The industry is also embracing more temporary staffing. ADA Member Advantage endorsed onDiem in June for compliant, on‑demand staffing. Some companies, like Kwikly, Cloud Dentistry and GoTu, also offer marketplaces for DSOs to access a large, verified talent pool.
Yes, but: There are tailwinds forming in the labor market. First‑year enrollment in dental hygiene programs rose nearly 20% from 2020 to 2024, suggesting more graduates ahead. BLS data also confirmed where wages have landed: Median pay in May 2024 was $94,260 for hygienists and $47,300 for assistants.
Why It Matters: Staffing is now a strategic lever and a potential edge DSOs can earn in the market, not just a back‑office function. Given that, some practical moves for smart DSOs to consider include:
Stand up or co‑brand training in your hotspots. Heartland’s Fort Myers model shows how to anchor a market with a steady flow of graduates. If bricks and mortar are out of scope, consider digital options or partnering with local colleges for “externships.”
Build an internal float pool for hygiene. Post dedicated “float hygienist” roles across a region, with premium pay and mileage, to cover vacations and vacancies without collapsing the schedule. Aspen Dental’s postings illustrate the approach.

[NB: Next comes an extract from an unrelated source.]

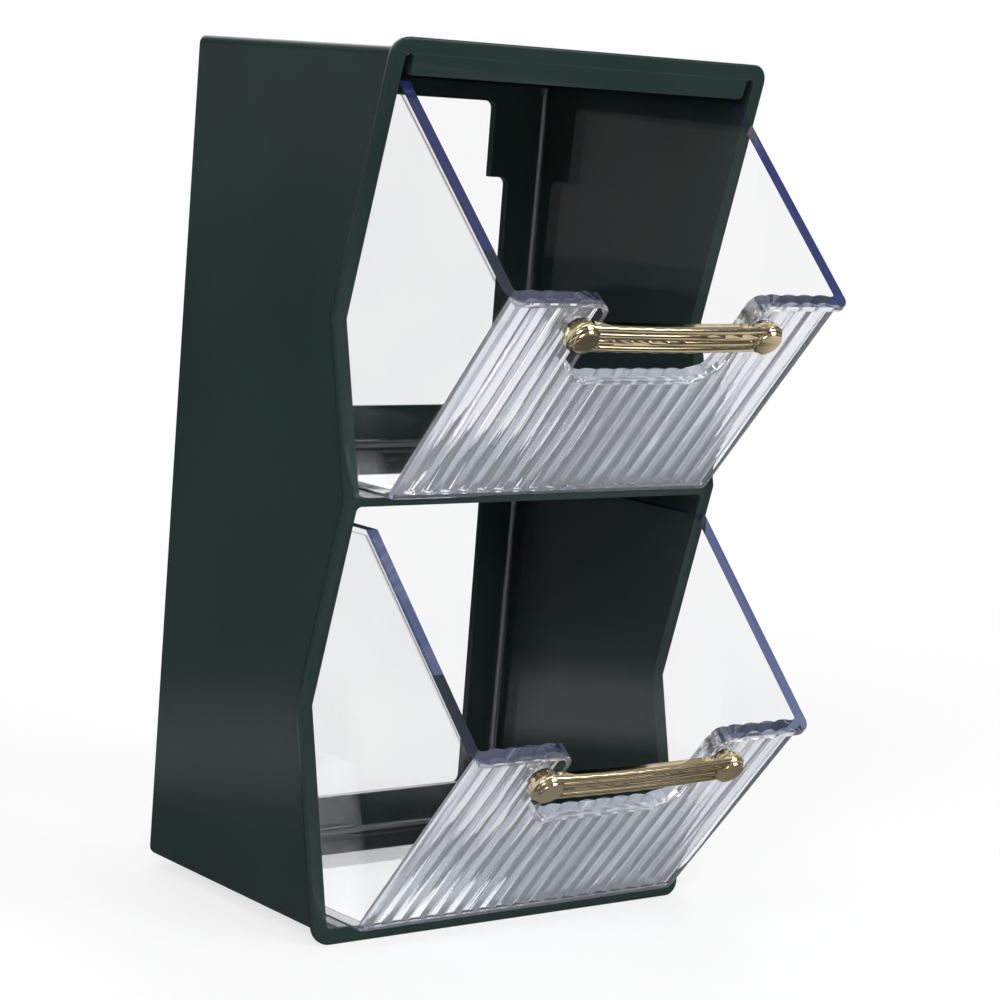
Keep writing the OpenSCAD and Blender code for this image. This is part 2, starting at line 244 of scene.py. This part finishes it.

Blend temp coverage the right way. See temps as an opportunity for recruitment and operate accordingly. Track conversion from temp to permanent as a KPI. Use compatible HR platforms to reduce misclassification risk and administrative lift.
Create visible ladders. Fund expanded-scope training for assistants and structured continuing education (CE) for hygienists.
Comp with intent. Benchmarks have shifted. Validate that your hygiene and assisting pay bands reflect today’s medians, then pair dollars with four‑day weeks, team bonuses, and schedule control.
Bottom line: The staffing crunch is easing in slow motion, not disappearing. Treat talent as a supply chain: Invest upstream, maintain flexible capacity, and lock in retention with growth, flexibility, and fair pay. Operators who master “build, borrow, keep” will protect same‑store growth now and be first to capture demand as new grads hit the market over the next 12 to 24 months.